_Work required_.
Write out the whole listing exactly as it stands.

_Given material_.
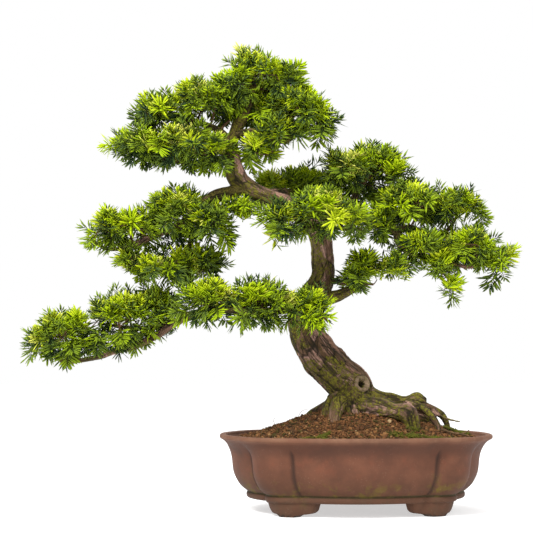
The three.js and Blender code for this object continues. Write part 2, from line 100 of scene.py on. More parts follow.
class SoilSettings(bpy.types.PropertyGroup):
    granules: count("Granules", "Crumbs of fired clay and bark on the surface", 6800)
    straws: count("Straws", "Fallen needles and fibres on the surface", 2300)
    granule: length("Granule", "Mean size of a crumb", 0.0042)
    moss: colour("Moss", "The tips of the moss", (0.1, 0.105, 0.01))


class WoodSettings(bpy.types.PropertyGroup):
    voxel: length("Detail", "Size of the facets of the trunk", 0.0019)
    plate: colour("Plates", "The pinkish flaking bark", (0.27, 0.15, 0.105))
    fissure: colour("Fissures", "The dark cracks between plates", (0.012, 0.009, 0.004))
    lichen: colour("Lichen", "The olive growth on old bark", (0.15, 0.135, 0.013))


class FoliageSettings(bpy.types.PropertyGroup):
    spacing: length("Spacing", "Between neighbouring twig ends", 0.0215)
    needle: length("Needle", "Length of a full-grown needle", 0.0188)
    width: length("Needle width", "Across the blade", 0.0033)
    young: colour("Young needles", "The tips of this year's shoots", (0.6, 0.6, 0.12))
    grown: colour("Grown needles", "Needles in full light", (0.33, 0.46, 0.004))
    # The darkest needles: older ones, darkened further as painted shade for the inner shoots and
    # for those facing down.
    old: colour("Old needles", "Needles deep in a pad", (0.022, 0.044, 0.02))


class StageSettings(bpy.types.PropertyGroup):
    floor: colour("Floor", "The plain floor", (0.6, 0.6, 0.6))
    sky: bpy.props.FloatProperty(
        name="Sky", description="Strength of the even light from all round", min=0, default=1.0
    )


# ---- Materials ------------------------------------------------------------------------------


class Shade:
    """A socket in a material: arithmetic on it adds Math nodes, and node() adds any other node."""

    def __init__(self, tree, socket=None):
        self.tree = tree
        self.socket = socket

    def node(self, kind, settings=None, inputs=None, output=0):
        """One output of a new node. Its "stops" are a colour ramp's, as (place, colour)."""
        made = self.tree.nodes.new(kind)
        for name, value in (settings or {}).items():
            if name == "stops":
                ramp = made.color_ramp.elements
                while len(ramp) < len(value):
                    ramp.new(1)
                for stop, (place, tone) in zip(ramp, value):
                    stop.position = place
                    stop.color = (*tone, 1)
            else:
                setattr(made, name, value)
        for name, value in (inputs or {}).items():
            if isinstance(value, Shade):
                self.tree.links.new(value.socket, made.inputs[name])
            else:
                made.inputs[name].default_value = value
        return Shade(self.tree, made.outputs[output])

    def math(self, operation, *values):
        return self.node("ShaderNodeMath", {"operation": operation}, dict(enumerate(values)))

    def __add__(self, other):
        return self.math("ADD", self, other)

    def __radd__(self, other):
        return self.math("ADD", other, self)

    def __sub__(self, other):
        return self.math("SUBTRACT", self, other)

    def __rsub__(self, other):
        return self.math("SUBTRACT", other, self)

    def __mul__(self, other):
        return self.math("MULTIPLY", self, other)

    def __rmul__(self, other):
        return self.math("MULTIPLY", other, self)

    def between(self, low, high):
        """0 below low, 1 above high, and smooth in between. It falls where low is above high."""
        settings = {"interpolation_type": "SMOOTHSTEP"}
        if low < high:
            return self.node("ShaderNodeMapRange", settings, {"Value": self, 1: low, 2: high})
        return 1 - self.node("ShaderNodeMapRange", settings, {"Value": self, 1: high, 2: low})

    def mixed(self, first, second):
        """The first colour where this is 0, and the second where it is 1."""
        inputs = {0: self, 6: full(first), 7: full(second)}
        return self.node("ShaderNodeMix", {"data_type": "RGBA"}, inputs, output=2)

    def stretched(self, scale):
        """This place with its axes stretched."""
        return self.node("ShaderNodeMapping", None, {"Vector": self, "Scale": scale})

    def grain(self, scale, detail=3.0, roughness=0.55):
        """Noise, mostly from 0.3 to 0.7, of so many lumps a metre."""
        inputs = {"Vector": self, "Scale": scale, "Detail": detail, "Roughness": roughness}
        return self.node("ShaderNodeTexNoise", None, inputs)

    def cells(self, scale, feature="F1", output=0):
        """Cells of so many a metre: the distance from their middles or from their edges."""
        inputs = {"Vector": self, "Scale": scale}
        return self.node("ShaderNodeTexVoronoi", {"feature": feature}, inputs, output)

    def axis(self, name):
        return self.node("ShaderNodeSeparateXYZ", None, {0: self}, "XYZ".index(name))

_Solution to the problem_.
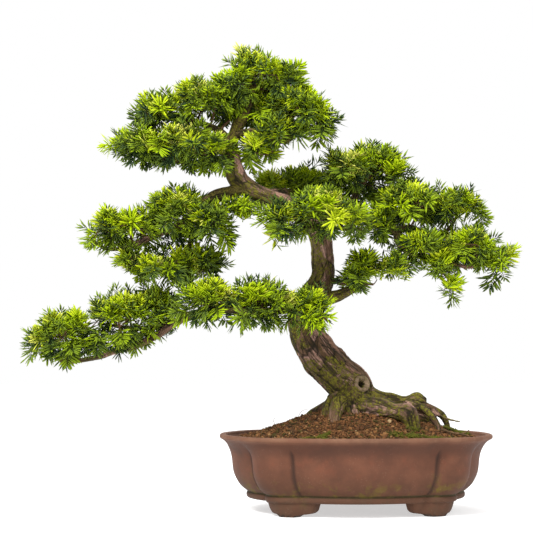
The three.js and Blender code for this object continues. Write part 2, from line 100 of scene.py on. More parts follow.
class SoilSettings(bpy.types.PropertyGroup):
    granules: count("Granules", "Crumbs of fired clay and bark on the surface", 6800)
    straws: count("Straws", "Fallen needles and fibres on the surface", 2300)
    granule: length("Granule", "Mean size of a crumb", 0.0042)
    moss: colour("Moss", "The tips of the moss", (0.1, 0.105, 0.01))


class WoodSettings(bpy.types.PropertyGroup):
    voxel: length("Detail", "Size of the facets of the trunk", 0.0019)
    plate: colour("Plates", "The pinkish flaking bark", (0.27, 0.15, 0.105))
    fissure: colour("Fissures", "The dark cracks between plates", (0.012, 0.009, 0.004))
    lichen: colour("Lichen", "The olive growth on old bark", (0.15, 0.135, 0.013))


class FoliageSettings(bpy.types.PropertyGroup):
    spacing: length("Spacing", "Between neighbouring twig ends", 0.0215)
    needle: length("Needle", "Length of a full-grown needle", 0.0188)
    width: length("Needle width", "Across the blade", 0.0033)
    young: colour("Young needles", "The tips of this year's shoots", (0.6, 0.6, 0.12))
    grown: colour("Grown needles", "Needles in full light", (0.33, 0.46, 0.004))
    # The darkest needles: older ones, darkened further as painted shade for the inner shoots and
    # for those facing down.
    old: colour("Old needles", "Needles deep in a pad", (0.022, 0.044, 0.02))


class StageSettings(bpy.types.PropertyGroup):
    floor: colour("Floor", "The plain floor", (0.6, 0.6, 0.6))
    sky: bpy.props.FloatProperty(
        name="Sky", description="Strength of the even light from all round", min=0, default=1.0
    )


# ---- Materials ------------------------------------------------------------------------------


class Shade:
    """A socket in a material: arithmetic on it adds Math nodes, and node() adds any other node."""

    def __init__(self, tree, socket=None):
        self.tree = tree
        self.socket = socket

    def node(self, kind, settings=None, inputs=None, output=0):
        """One output of a new node. Its "stops" are a colour ramp's, as (place, colour)."""
        made = self.tree.nodes.new(kind)
        for name, value in (settings or {}).items():
            if name == "stops":
                ramp = made.color_ramp.elements
                while len(ramp) < len(value):
                    ramp.new(1)
                for stop, (place, tone) in zip(ramp, value):
                    stop.position = place
                    stop.color = (*tone, 1)
            else:
                setattr(made, name, value)
        for name, value in (inputs or {}).items():
            if isinstance(value, Shade):
                self.tree.links.new(value.socket, made.inputs[name])
            else:
                made.inputs[name].default_value = value
        return Shade(self.tree, made.outputs[output])

    def math(self, operation, *values):
        return self.node("ShaderNodeMath", {"operation": operation}, dict(enumerate(values)))

    def __add__(self, other):
        return self.math("ADD", self, other)

    def __radd__(self, other):
        return self.math("ADD", other, self)

    def __sub__(self, other):
        return self.math("SUBTRACT", self, other)

    def __rsub__(self, other):
        return self.math("SUBTRACT", other, self)

    def __mul__(self, other):
        return self.math("MULTIPLY", self, other)

    def __rmul__(self, other):
        return self.math("MULTIPLY", other, self)

    def between(self, low, high):
        """0 below low, 1 above high, and smooth in between. It falls where low is above high."""
        settings = {"interpolation_type": "SMOOTHSTEP"}
        if low < high:
            return self.node("ShaderNodeMapRange", settings, {"Value": self, 1: low, 2: high})
        return 1 - self.node("ShaderNodeMapRange", settings, {"Value": self, 1: high, 2: low})

    def mixed(self, first, second):
        """The first colour where this is 0, and the second where it is 1."""
        inputs = {0: self, 6: full(first), 7: full(second)}
        return self.node("ShaderNodeMix", {"data_type": "RGBA"}, inputs, output=2)

    def stretched(self, scale):
        """This place with its axes stretched."""
        return self.node("ShaderNodeMapping", None, {"Vector": self, "Scale": scale})

    def grain(self, scale, detail=3.0, roughness=0.55):
        """Noise, mostly from 0.3 to 0.7, of so many lumps a metre."""
        inputs = {"Vector": self, "Scale": scale, "Detail": detail, "Roughness": roughness}
        return self.node("ShaderNodeTexNoise", None, inputs)

    def cells(self, scale, feature="F1", output=0):
        """Cells of so many a metre: the distance from their middles or from their edges."""
        inputs = {"Vector": self, "Scale": scale}
        return self.node("ShaderNodeTexVoronoi", {"feature": feature}, inputs, output)

    def axis(self, name):
        return self.node("ShaderNodeSeparateXYZ", None, {0: self}, "XYZ".index(name))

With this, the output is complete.